Both users and non-users of Facebook have been affected as the data is sent to Facebook for unspecified reasons. The lawsuit reads:
“The unique advertising identifier allows companies to target the user with advertisements. This information is sent to Facebook by Zoom regardless of whether the user has an account with Facebook.”
The lawsuit also further alleges that minute details are being transmitted to Facebook. Details such as the devices used, their models, and the unique advertising identifiers are part of the data sent out.
On its part, Zoom has acquiesced to the practice. It also said that the data-sharing occurred as a result of Zoom accessing Facebook’s Software Development Kit (SDK). This access is to enable users who have Facebook accounts to login to the video conferencing service.
This also allegedly occurred on its iOS App. The management further iterated that access to the SDK has been pulled from its iOS app. CEO Eric Yuan said in a blog post:
“Our customers’ privacy is incredibly important to us, and therefore we decided to remove the Facebook SDK in our [Apple-based] client and have reconfigured the feature so that users will still be able to log in with Facebook via their browser.”
As regards the allegations of sales of data, Aparna Bawa who is Zoom’s Chief Legal Officer said that the company “has never sold user data in the past and has no intention of selling users’ data going forward.”
Zoom Has Several Security Challenges: How Will ZM React?
This comes as online platforms are generally facing security issues.

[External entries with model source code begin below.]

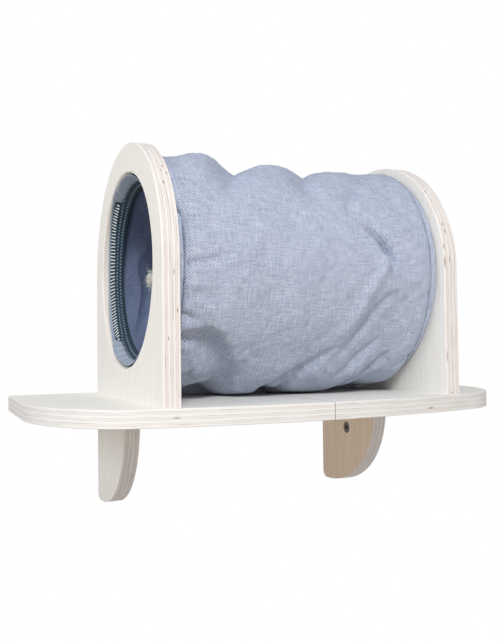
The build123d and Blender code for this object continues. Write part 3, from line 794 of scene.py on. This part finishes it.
# Lining, seen through the holes: soft inward folds that lean like the cover's
lining = {
    "reach": (liningHigh[2] - liningLow[2]) / 2 / mm - 0.4,
    "thicknessMm": 0.9,
    "halfLength": liningHigh[0] / mm - 0.2,
    "columns": 220,
    "rows": 90,
    "foldCount": 10.0,
    "foldMm": 6.0,
    "leanMm": 30.0,
    "foldRadius": 108.0,
    "clothRadius": 107.0,
    "drift": (0.9, 45, 21),        # size, wave and seed, as in the next two
    "slack": (1.1, 50, 11),
    "ripples": ((1.6, 30, 6), (0.7, 12, 9)),
    "calmMm": 7.0,
}


def makeLining(c):
    x, gridX, gridA = tubeGrid(c["halfLength"], c["rows"], c["columns"])
    onTube = aroundAxis(gridX, c["foldRadius"], gridA)
    lean = c["leanMm"] * np.sin(np.radians(gridA))
    turns = c["foldCount"] * (gridX - lean + c["halfLength"]) / (2 * c["halfLength"])
    wave = np.abs(np.sin(np.pi * (turns + ripplesAt(onTube, [c["drift"]]))))
    slack = np.clip(0.7 + ripplesAt(onTube, [c["slack"]]), 0, 1.6)
    calm = np.clip((c["halfLength"] - np.abs(gridX)) / c["calmMm"], 0, 1)
    sunk = c["foldMm"] * (1 - wave) ** 1.5 * slack + np.abs(ripplesAt(onTube, c["ripples"]))
    reach = c["reach"] - calm * sunk
    outer = aroundAxis(gridX * mm, reach * mm, gridA)
    inner = aroundAxis(gridX * mm, (reach - c["thicknessMm"]) * mm, gridA)
    obj = newShell("innerLining", outer, inner, c["rows"], c["columns"], liningCloth)
    along = list(x * mm) + list(x[::-1] * mm)
    addRingUv(obj, c["columns"], 2 * c["rows"], along, 2 * math.pi * c["clothRadius"] * mm)
    return obj


liningPiece = makeLining(lining)
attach(liningPiece, "root")
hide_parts("sleeve_lining")
print("lining and wadding made")


def makeProfileRing(name, profile, columns, material, side, wobble):
    # A closed ring swept round the axis from a section of (place along, reach) points
    degrees = degreesRound(columns)
    verts = []
    for x, reach in profile:
        out, back = wobble(x, reach, degrees)
        verts.append(aroundAxis(side * (x + out), reach + back, degrees))
    faces = tubeFaces(len(profile), columns, closedRows=True)
    obj = newObject(name, np.concatenate(verts), faces, material)
    bm = bmesh.new()
    bm.from_mesh(obj.data)
    bmesh.ops.recalc_face_normals(bm, faces=bm.faces)
    bm.to_mesh(obj.data)
    bm.free()
    lengths = [0.0]
    for (x0, r0), (x1, r1) in zip(profile, profile[1:]):
        lengths.append(lengths[-1] + math.hypot(x1 - x0, r1 - r0))
    addRingUv(obj, columns, len(profile), lengths, 2 * math.pi * profile[0][1])
    return obj


# Hem bands: cloth folded round the hoops, slightly gathered
hem = {
    "width": hemHigh[0] - hemLow[0],
    "outer": (hemHigh[2] - hemLow[2]) / 2,
    "height": 9.0 * mm,
    "sectionPoints": 20,
    "squareness": 0.62,            # 1 gives an ellipse, and less a plumper section
    "columns": 360,
    "gathers": 74,
    "gatherMm": 0.25,
    "slackMm": 1.6,
    "insetMm": 0.4,
    "sunkMm": 3.5,                 # of the left band, where the cover laps over it
}


def hemProfile(h):
    # A plump section, flat where it lies against the arch
    points = []
    for i in range(h["sectionPoints"]):
        angle = 2 * math.pi * i / h["sectionPoints"]
        c, s = (math.copysign(abs(v) ** h["squareness"], v) for v in (math.cos(angle), math.sin(angle)))
        points.append((hemLow[0] + h["width"] / 2 * (1 + c), h["outer"] - h["height"] / 2 * (1 - s)))
    return points


def hemWobble(h, seed):
    def shift(x, reach, degrees):
        angle = np.radians(degrees)
        gather = h["gatherMm"] * np.sin(h["gathers"] * angle + 1.3 * np.sin(5 * angle + seed))
        slack = (0.5 - 0.5 * np.sin(angle + 0.2)) * (0.7 + 0.3 * np.sin(3 * angle + seed))
        outward = 1 if reach > h["outer"] - h["height"] / 2 else 0.3
        sunk = h["sunkMm"] * endLap(degrees) if seed < 0 else 0
        return np.zeros_like(angle), (outward * gather - h["slackMm"] * slack - h["insetMm"] - sunk) * mm
    return shift


for side, label in ((-1, "left"), (1, "right")):
    band = makeProfileRing(f"hemBand{label.capitalize()}", hemProfile(hem), hem["columns"], coverCloth,
                           side, hemWobble(hem, 2.0 * side))
    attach(band, "root")
    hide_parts(f"hem_band_{label}")

# Collars: cloth turned into the hole, painted pale for the light it takes there, rolled and creased at
# the top and the bottom
collar = {
    "start": collarLow[0],
    "end": collarHigh[0],
    "outer": (collarHigh[2] - collarLow[2]) / 2 - 0.2 * mm,
    "thickness": 0.9 * mm,
    "columns": 480,
    "lengthPoints": 26,
    "edgeMm": (2.8, 4.2, 2.2),     # how near the free edges come to the face: all round, and more
                                   # at the top and at the bottom
    "topCover": (0.76, 0.92),      # rise over which the collar comes to lie over the bars
    "bottomCover": (0.66, 0.82),
    "hangMm": (0.7, 8.4),          # of the covering cloth, at its edge and more behind it
    "creases": 44,
    "creaseMm": (0.5, 3.4),
}


def openEdge(degrees):
    # How much nearer to the arch's face the free edges come at the top and at the bottom
    rise = np.sin(np.radians(degrees))
    least, atTop, atBottom = collar["edgeMm"]
    return (least + atTop * softStep(rise, 0.2, 0.8) + atBottom * softStep(-rise, 0.2, 0.8)) * mm


def collarCovers(rise):
    # Share of cover by the collar, which lies over the bars near the top and the bottom
    return softStep(rise, *collar["topCover"]) + softStep(-rise, *collar["bottomCover"])


def pressedBack(x, degrees):
    # How far the covering collar presses the curled strip back to the board
    o = overlock
    curl = np.clip((o["end"] - x) / o["curlIn"], 0, 1)
    deep = np.clip((x - o["start"]) / (o["end"] - o["curlIn"] - o["start"]), 0, 1)
    return o["press"] * curl * deep * softStep(collarCovers(np.sin(np.radians(degrees))), 0, 0.6)


def stripShift(x, reach, degrees):
    share = np.clip((x - overlock["start"]) / (overlock["end"] - overlock["start"]), 0, 1)
    return openEdge(degrees) * share, pressedBack(x, degrees)


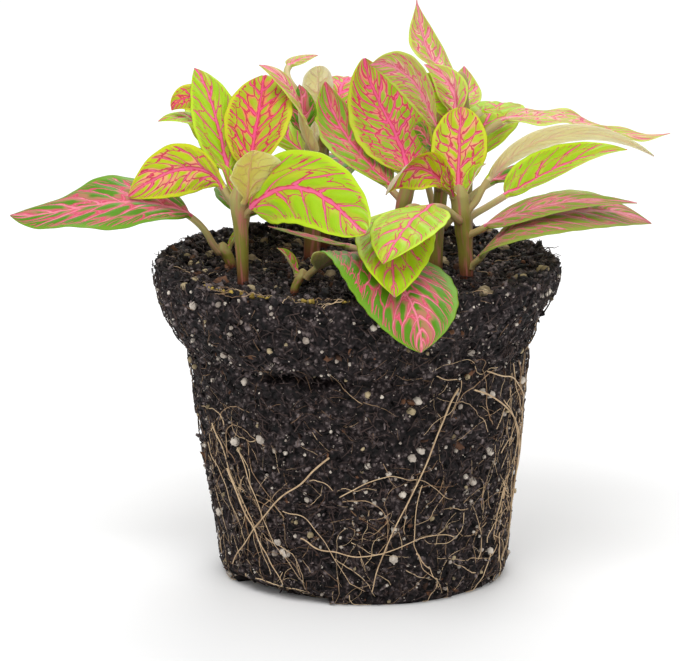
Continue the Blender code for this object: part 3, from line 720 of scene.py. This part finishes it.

One such example is the “Zoom bombing” attack. This can occur when an unwanted intruder joins a Zoom video conference and posts controversial material such as porn or worse.
Besides, Zoom’s end-to-end security claims have been also proven to be inaccurately described.
Many apps are known to link up t the Facebook SDK. This comes at a time when individual privacy is threatened by the rise of big technology companies.
How Zoom stock price will react in the long-term remains unclear. Many investors are hoping this will be the rise of the remote-working movement.
With the stock market itself down by more than 25%, many are looking to companies like Zoom to buffer their battered portfolios. Zoom stock prices have risen by more than 40% since January. It is only a question of time if the stock prices will remain at such levels.